A book review this week, but first, thanks to Will Bickford Smith, founder and editor of conservativeteachers.com for a lively and probing round table with Nick Gibb at Portcullis House. There are more Conservative teachers, and more variety in our experience and opinions, than our opponents would have us believe, and it was good for people to be able to say what they thought without the filters of organisation and hierarchy. Nicky Morgan has agreed to host a future meeting, and in the meantime I hope more Conservatives will read the blog – here is an entertaining starter – and that more Conservative teachers will write for it.
The book is Jo Boaler’s Mathematical Mindsets, a companion to her website. Professor Boaler is an opponent of ours, and signs off emails with “Viva la revolution” (she is a professor of maths and not Spanish). She believes in mixed ability teaching and is opposed to textbooks, “procedures” (standard methods of calculation) and homework, which she considers inequitable as some children don’t have anywhere quiet to do it. She told the Telegraph that multiplication tables caused “crippling anxiety”, and was opposed to testing them, though she did not argue that they were “not worth knowing”, a paradox to which I’ll return.
To my surprise, I found many of her teaching tasks quite brilliant, and have started to use them. They are interesting and challenging, promoting mathematical reasoning and the flexible application of knowledge. Her criticism that textbooks interfere with this by presenting only the most simple examples – eg only hexagons that are regularly shaped – is often true, though it should not be. She is also correct in saying that school systems too often put sheer speed before understanding, and that this penalises some gifted mathematicians, including the Fields Medal winner Laurent Schwartz. No sensible person would argue against varied and interesting maths teaching.
Her book, though, is about politics as much as maths teaching, and here the glass is very nearly empty.
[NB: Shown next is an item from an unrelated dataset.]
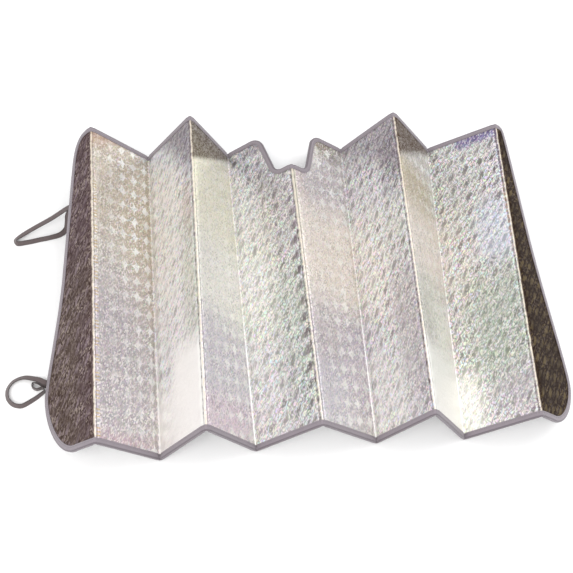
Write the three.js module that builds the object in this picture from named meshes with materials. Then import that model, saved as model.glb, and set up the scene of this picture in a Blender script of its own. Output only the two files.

The American temptation to simplify and then exaggerate begins with the introduction, where she describes the OBE as the “greatest honor bestowed in England, given by the queen”. No disrespect to holders of the Order, and particularly not to Mary Beard, but Professor Boaler must know that neither statement is true.
The same fast and loose attitude applies to the presentation of studies and data. A UK school dubbed Phoenix Park is compared with another, Amber Hill (amber – slow down and stop) on the basis of work that took place in the 1990s, though the dates don’t appear in the text. An interesting critique of this study is here.
Professor Boaler’s flagship “Railside School” in California, is equally controversial. Her account of the work has been attacked for selective use of data by a group of California academics, whom Professor Boaler has in turn castigated on her university website for alleged bullying and intimidation. I hate bullying, but in a 2008 paper cited in a US Supreme Court case, she concedes her critics’ main point – Railside pupils did very well in algebra, but not so well in other aspects of maths. Professor Boaler says that this may be because of the pupils’ lower attainment in “language arts” – English, to us – but the available evidence suggests that it might equally well be the result of paying more attention to algebra than to other aspects of maths, particularly calculation. On reflection, this is the basis of Professor Boaler’s “revolution”. She wants to replace arithmetic with algebra as the foundation of school mathematics.
Which brings me back to the humble 2x table. Some schools teach children to count in multiples instead of teaching the table, and some as a preparation for it. In either case, I have always found that this makes learning the table more difficult, and see it as an problem of co-ordination rather than maths, as nearly everyone can add two to a given number.
One of my current pupils, now aged 11, was indeed in a state of “crippling anxiety” over maths at the age of ten, chiefly because he did not know any number facts without working them out from scratch, including the 2x table beyond 2×2. Careful teaching of the 2x table provided a template for the others, in which he is now fluent, and a model for learning other key facts, including addition and subtraction of numbers to 20. In each case, I followed Professor Boaler’s principle of unpacking and explaining, so that he understood everything he learned, but also the principles of memory development set out by the Nobel winner Eric Kandel, whose work does not appear in her list of references. My pupil has gone from not liking maths to expressing a wish to become a maths teacher. Whether he will become one or not, I don’t know. I do, though, see learning tables as a key step in opening up the possibility, and in enabling him to enjoy maths.